I run in to people like this once in a while. This guy can't tell his ass from a hole in the grass. I wouldn't buy squat from that store. They're all probably a bunch of ignoramuses who don't know dink about guns, but think they do. Take your business elsewhere.

Don  <><


----------



## BowerR64 (Oct 2, 2012)

What are some of the larger .22 hand guns available? something maybe that has a look of a larger caliber?


----------



## aarondhgraham (Mar 17, 2011)

*Hello BowerR64,,,*

I won't list the many pot-metal 1911 and Beretta clones,,,
I personally wouldn't buy one on a bet so I can't in good faith list them..

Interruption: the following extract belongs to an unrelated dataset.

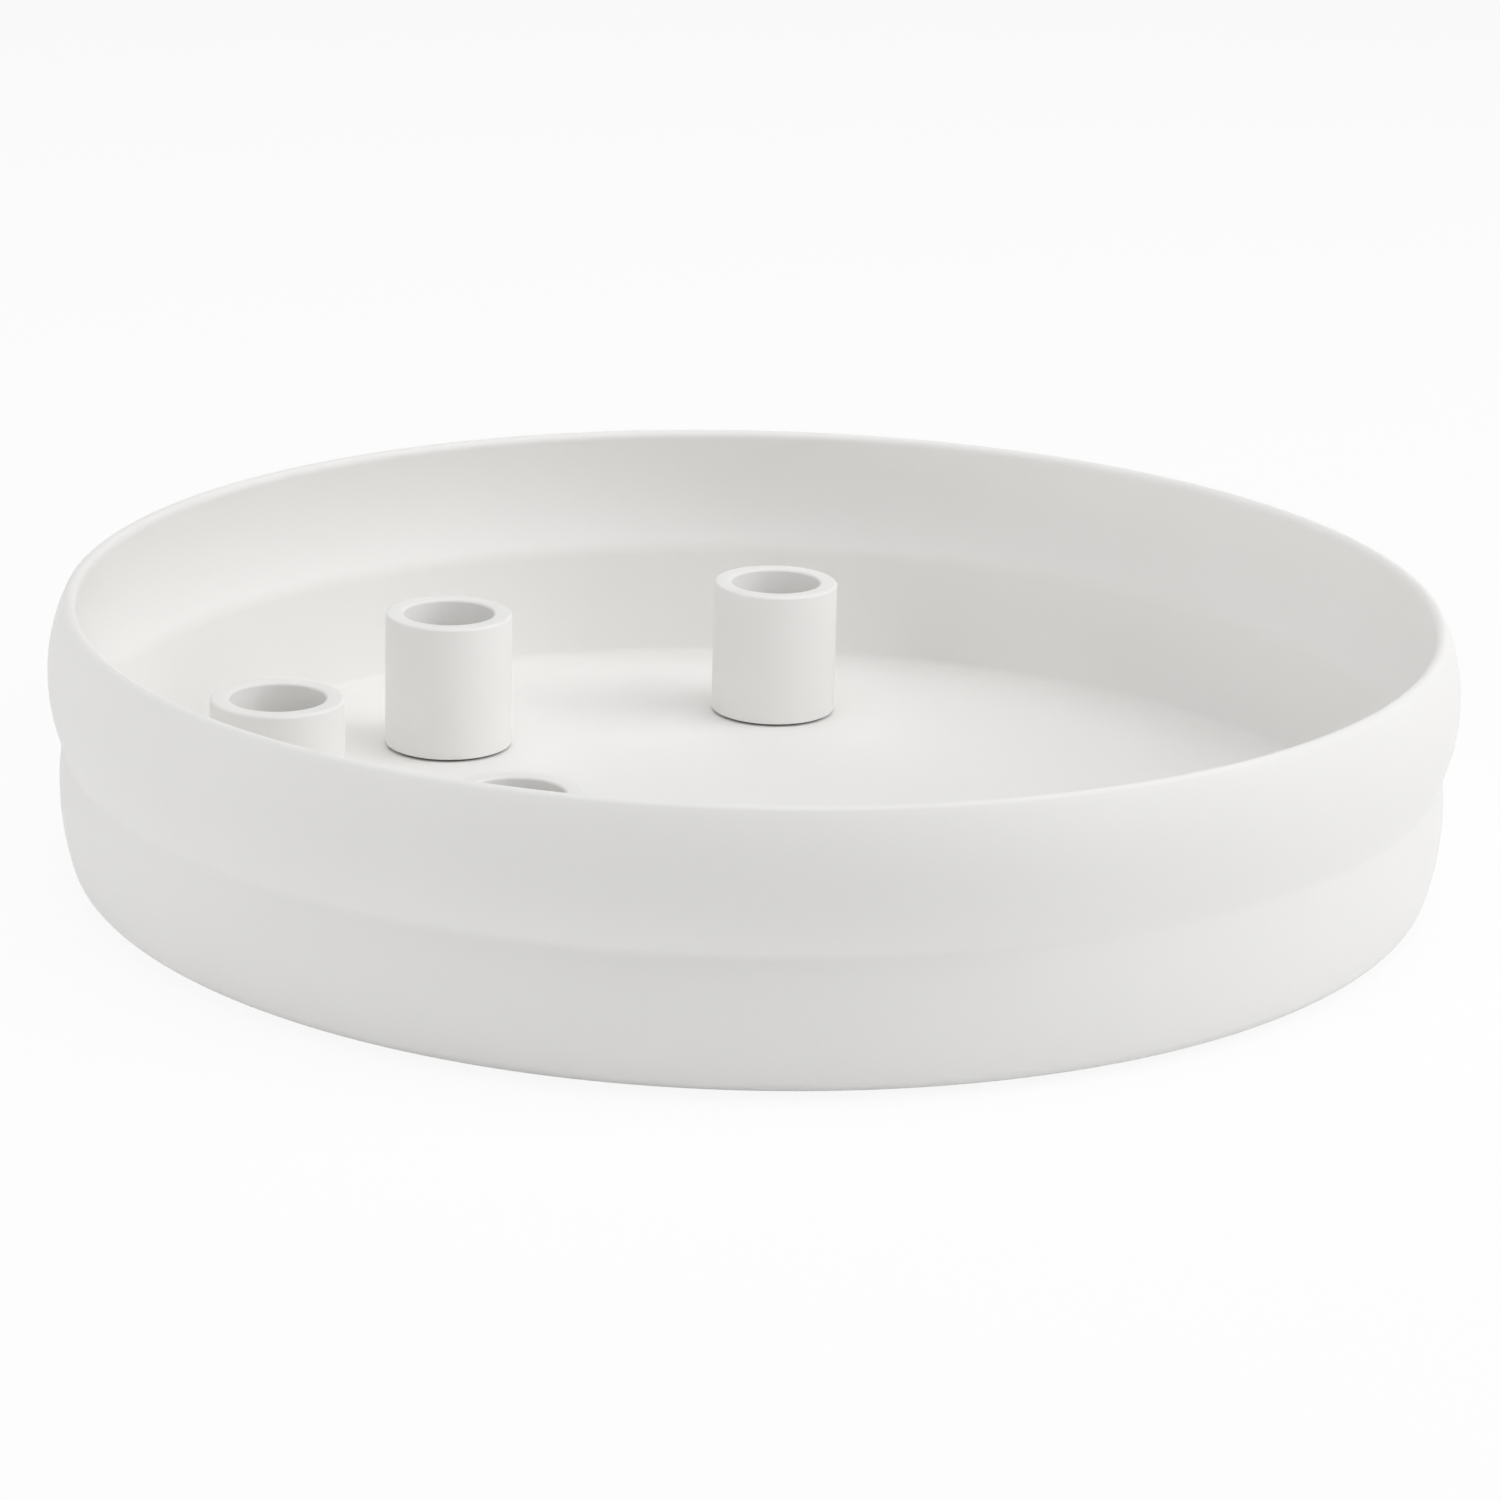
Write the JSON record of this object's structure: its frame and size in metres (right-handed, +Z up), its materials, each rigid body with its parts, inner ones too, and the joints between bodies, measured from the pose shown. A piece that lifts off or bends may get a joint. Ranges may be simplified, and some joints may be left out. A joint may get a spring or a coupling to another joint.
{
  "type": "candle plate",
  "caption": "Round white dish with a raised double-bulged wall and loose magnetic cups that each hold a standard candle.",
  "frame": {"origin": "under the centre of the dish, on the surface that its felt pads stand on", "axes": "+Z up along the dish's axis, -Y towards the viewer of the picture, +X to the viewer's right"},
  "size_m": [0.3299, 0.33, 0.0648],
  "materials": {
    "dish_paint": "matt white powder coat on spun steel",
    "cup_paint": "matt white powder coat on turned steel",
    "magnet_nickel": "bright nickel plating",
    "cup_pad_rubber": "thin dark grey rubber",
    "foot_felt": "pressed wool felt, off-white"
  },
  "bodies": {
    "plate": {"dish": "dish_paint", "foot_pad_1": "foot_felt", "foot_pad_2": "foot_felt", "foot_pad_3": "foot_felt", "foot_pad_4": "foot_felt"},
    "left_candle_cup": {"left_cup": "cup_paint", "left_magnet": "magnet_nickel", "left_cup_pad": "cup_pad_rubber"},
    "rear_left_candle_cup": {"rear_left_cup": "cup_paint", "rear_left_magnet": "magnet_nickel", "rear_left_cup_pad": "cup_pad_rubber"},
    "rear_candle_cup": {"rear_cup": "cup_paint", "rear_magnet": "magnet_nickel", "rear_cup_pad": "cup_pad_rubber"},
    "front_candle_cup": {"front_cup": "cup_paint", "front_magnet": "magnet_nickel", "front_cup_pad": "cup_pad_rubber"}
  },
  "joints": [
    {"name": "left_cup_lift", "type": "slide", "parent": "plate", "child": "left_candle_cup", "axis": [0, 0, 1], "range_m": [0, 0.085]},
    {"name": "rear_left_cup_lift", "type": "slide", "parent": "plate", "child": "rear_left_candle_cup", "axis": [0, 0, 1], "range_m": [0, 0.085]},
    {"name": "rear_cup_lift", "type": "slide", "parent": "plate", "child": "rear_candle_cup", "axis": [0, 0, 1], "range_m": [0, 0.085]},
    {"name": "front_cup_lift", "type": "slide", "parent": "plate", "child": "front_candle_cup", "axis": [0, 0, 1], "range_m": [0, 0.085]}
  ]
}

The three I *can* recommend are:
CZ-75B Kadet
Sig-Sauer P226 Classic 22
Sig-Sauer P229 Classic 22

The CZ-75B Kadet is near identical in size and shape to the 9mm version,,,
The main difference being that the Kadet has an adjustable rear sight,,,
You could buy the 9mm version and the Kadet Adapter Kit for it.

I own the 9mm pistol and the Kadet pistol,,,
They are excellent firearms that I can't recommend highly enough.

I have a friend that bought the P-226 Classic 22 for his wife,,,
Then he bought the P-229 Classic 22 for himself.

The strange but wonderful thing about these pistols is,,,
You buy the Caliber X-Change kits to convert them *up* to a centerfire cartridge.

He bought the 9mm kit for his P-229,,,
His wife is staying with the 22 for a while longer.

Their Sigs are wonderful .22 pistols,,,
My CZ's are wonderful pistols.

I outshoot him with my Kadet,,,
His wife is closing in on me with her P-226.

There are numerous rimfire conversions for 1911's and Glocks,,,
None of them are factory originals though,,,
I have no experience with these.

Hope this helps,,,

Aarond

.


----------